E2E flows should answer questions like:

• Can a user progress from state A to state B?
• Does action X produce observable outcome Y?
• Do permissions prevent forbidden transitions?

If an E2E flow is just “POST then GET,” it might be better as a contract check plus a smaller sanity flow.

Tie test selection to CI stages

A clean split that works well:

• PR stage:
  • Contract suite for impacted services
  • Smoke E2E flows
• Merge-to-main stage:
  • Full contracts
  • Full E2E regression (parallel)
• Nightly stage:
  • Long E2E workflows
  • Cross-region or rate-limit scenarios

The point is to keep PR feedback fast, while still having depth coverage.

A final checklist for choosing your mix

If you are about to make a tooling or strategy decision, validate these statements:

• We can explain which failures are prevented by contracts vs E2E.
• We have a PR gate that fails on breaking interface changes.
• We have E2E workflows for the handful of business paths that cannot break.
• Our test artifacts live in Git and are reviewed like code.
• Our CI runs are deterministic enough that failures are actionable.

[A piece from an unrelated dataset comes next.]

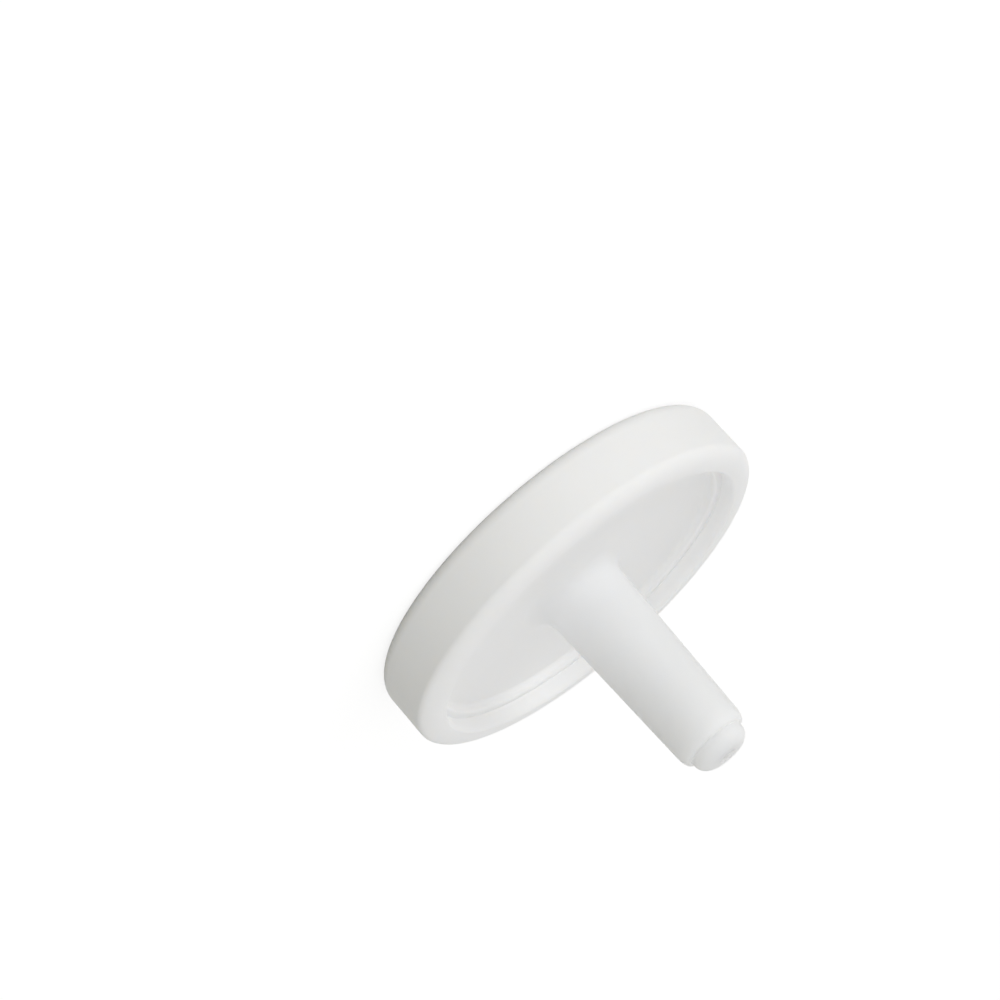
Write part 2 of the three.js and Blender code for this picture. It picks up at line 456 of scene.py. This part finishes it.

If any of these are false, the fix is usually not “switch test types.” It is to align the test type with the right scope (breadth vs depth) and make the artifacts CI-native.

If you want to operationalize this in a YAML-first workflow

If your current tests live in Postman/Newman or another UI-first tool, the practical migration path is usually:

• Convert critical workflows into chained YAML flows
• Add contract-style YAML checks for high-risk endpoints
• Wire both into CI as PR gates and post-merge suites

DevTools is designed around that exact workflow, including recording browser traffic (HAR) and converting it into executable YAML flows that are reviewable in pull requests and runnable locally or in CI.

If you want a concrete starting point, see:

• Migrate from Postman to DevTools
• Newman alternative for CI: DevTools CLI
• End-to-End API Testing: The Complete Guide

The strategic takeaway remains tool-agnostic: use contract testing to keep interfaces stable, and E2E API testing to keep workflows correct, then design CI stages that make both cheap to maintain.